The Sultanate of Oman (new A4 assessment) remains one of the most vulnerable economies in the region when faced with low oil prices. Its short-term production capacity remains limited, while oil income (almost 85% of public income) dropped by 36.3% in 2015.

Kazakhstan exports (new C assessement) to China have slowed, while the country has also been affected by Russia’s recession and low oil prices. Saudi Arabia (A4, now under negative watch) has seen its public deficit expand. Prices remain low and company confidence indexes are starting to deteriorate.

To date, Kuwait (A2, now under negative watch) has been less affected. It may see its public and external accounts downgraded in 2016.


The rise in political instability could have a serious impact on economies already affected by the global slowdown. Moreover, the logical follow-on from a deterioration in economic conditions, is a rise in discontent within populations and weakening national unity.

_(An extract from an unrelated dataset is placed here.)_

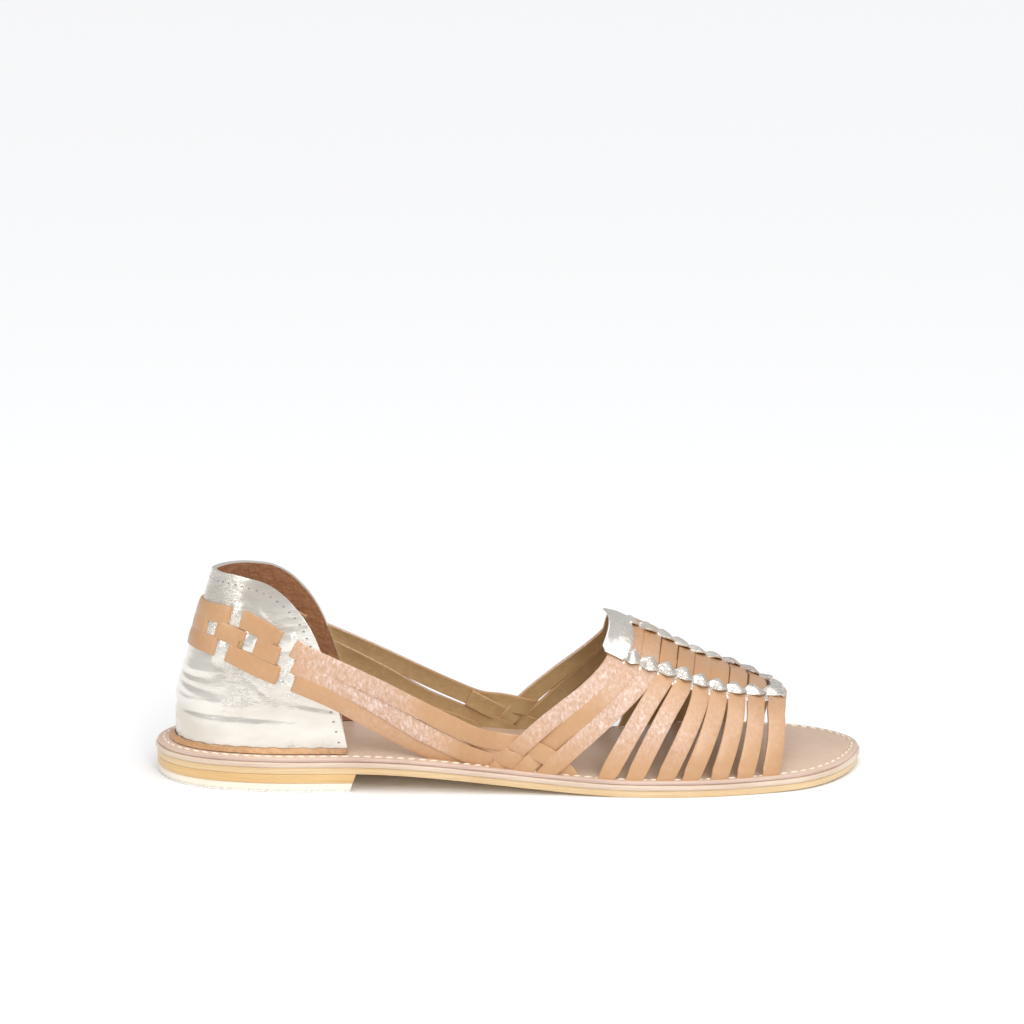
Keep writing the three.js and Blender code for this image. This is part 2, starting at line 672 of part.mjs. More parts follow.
addPiece('heel_top_piece', FINISH.rubber, soleLayer(TOP_PIECE_STEP, flat(0), flat(TOP_PIECE_THICKNESS),
  breastX - BREAST_SLANT / 2, BREAST_SLANT / 2));
addPiece('heel_lift', FINISH.lift, soleLayer(LIFT_STEP, flat(TOP_PIECE_THICKNESS), flat(HEEL_HEIGHT - SEAM),
  breastX, BREAST_SLANT / 2));
addPiece('outsole', FINISH.outsole, soleLayer(MIDSOLE_STEP, outsoleBottom,
  (x) => outsoleBottom(x) + OUTSOLE_THICKNESS));
addPiece('midsole', FINISH.midsole, soleLayer(0, midsoleBottom,
  (x) => midsoleBottom(x) + MIDSOLE_THICKNESS));
addPiece('insole', FINISH.insole, soleLayer(INSOLE_STEP, insoleBottom, insoleTop));
addPiece('counter_rand', FINISH.tan, toGeometry(toSolid(counterRand()).subtract(slits)));
addPiece('heel_counter', FINISH.metallic, toGeometry(toSolid(counterShell()).subtract(slits)));
addPiece('woven_upper', FINISH.tan, toGeometry(straps(0)
  .add(joined([innerRun(OUTER), innerRun(INNER)]))
  .subtract(footing)));
addPiece('vamp_lacing', FINISH.metallic, toGeometry(joined([
  outerRun(OUTER),
  outerRun(INNER),
  ridgePlate(0, TAB_LENGTH / 4, TAB_LENGTH, TAB_SWEEP),
  ridgePlate(lastStrap, LACE_WIDTH / 4, LACE_WIDTH, 0),
])));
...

Armenia has joined the D category, which includes countries where companies are facing a very high probability of default. The country is impacted by the Russian recession (the number of Armenian workers in Russia dropped by 5% in 2015). It is also facing growing frustration from the population over corruption and weak economic performance, which is contributing to the deterioration of its social and political situation.